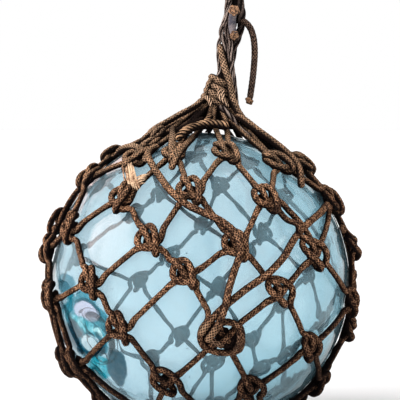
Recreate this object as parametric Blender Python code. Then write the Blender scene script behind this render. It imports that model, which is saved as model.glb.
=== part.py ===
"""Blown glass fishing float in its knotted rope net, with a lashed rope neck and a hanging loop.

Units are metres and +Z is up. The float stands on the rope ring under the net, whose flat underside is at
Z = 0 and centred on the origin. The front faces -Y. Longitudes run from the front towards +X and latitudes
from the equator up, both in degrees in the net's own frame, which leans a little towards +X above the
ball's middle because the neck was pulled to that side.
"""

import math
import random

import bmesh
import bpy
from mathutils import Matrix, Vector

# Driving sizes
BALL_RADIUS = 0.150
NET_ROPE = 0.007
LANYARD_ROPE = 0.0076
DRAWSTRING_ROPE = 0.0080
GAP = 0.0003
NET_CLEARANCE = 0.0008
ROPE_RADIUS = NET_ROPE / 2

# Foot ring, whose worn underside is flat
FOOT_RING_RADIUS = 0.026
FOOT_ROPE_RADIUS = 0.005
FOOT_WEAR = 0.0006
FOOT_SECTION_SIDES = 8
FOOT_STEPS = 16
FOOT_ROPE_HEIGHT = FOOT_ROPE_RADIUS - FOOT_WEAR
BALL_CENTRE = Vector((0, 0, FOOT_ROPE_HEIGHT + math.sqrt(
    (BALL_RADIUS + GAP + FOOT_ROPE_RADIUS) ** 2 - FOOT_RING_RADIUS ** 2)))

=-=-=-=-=

What the task asks:
From the first line to the last, please quote the material above exactly.

Exercise output:
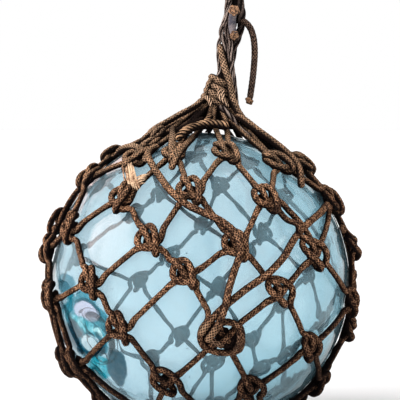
Recreate this object as parametric Blender Python code. Then write the Blender scene script behind this render. It imports that model, which is saved as model.glb.
=== part.py ===
"""Blown glass fishing float in its knotted rope net, with a lashed rope neck and a hanging loop.

Units are metres and +Z is up. The float stands on the rope ring under the net, whose flat underside is at
Z = 0 and centred on the origin. The front faces -Y. Longitudes run from the front towards +X and latitudes
from the equator up, both in degrees in the net's own frame, which leans a little towards +X above the
ball's middle because the neck was pulled to that side.
"""

import math
import random

import bmesh
import bpy
from mathutils import Matrix, Vector

# Driving sizes
BALL_RADIUS = 0.150
NET_ROPE = 0.007
LANYARD_ROPE = 0.0076
DRAWSTRING_ROPE = 0.0080
GAP = 0.0003
NET_CLEARANCE = 0.0008
ROPE_RADIUS = NET_ROPE / 2

# Foot ring, whose worn underside is flat
FOOT_RING_RADIUS = 0.026
FOOT_ROPE_RADIUS = 0.005
FOOT_WEAR = 0.0006
FOOT_SECTION_SIDES = 8
FOOT_STEPS = 16
FOOT_ROPE_HEIGHT = FOOT_ROPE_RADIUS - FOOT_WEAR
BALL_CENTRE = Vector((0, 0, FOOT_ROPE_HEIGHT + math.sqrt(
    (BALL_RADIUS + GAP + FOOT_ROPE_RADIUS) ** 2 - FOOT_RING_RADIUS ** 2)))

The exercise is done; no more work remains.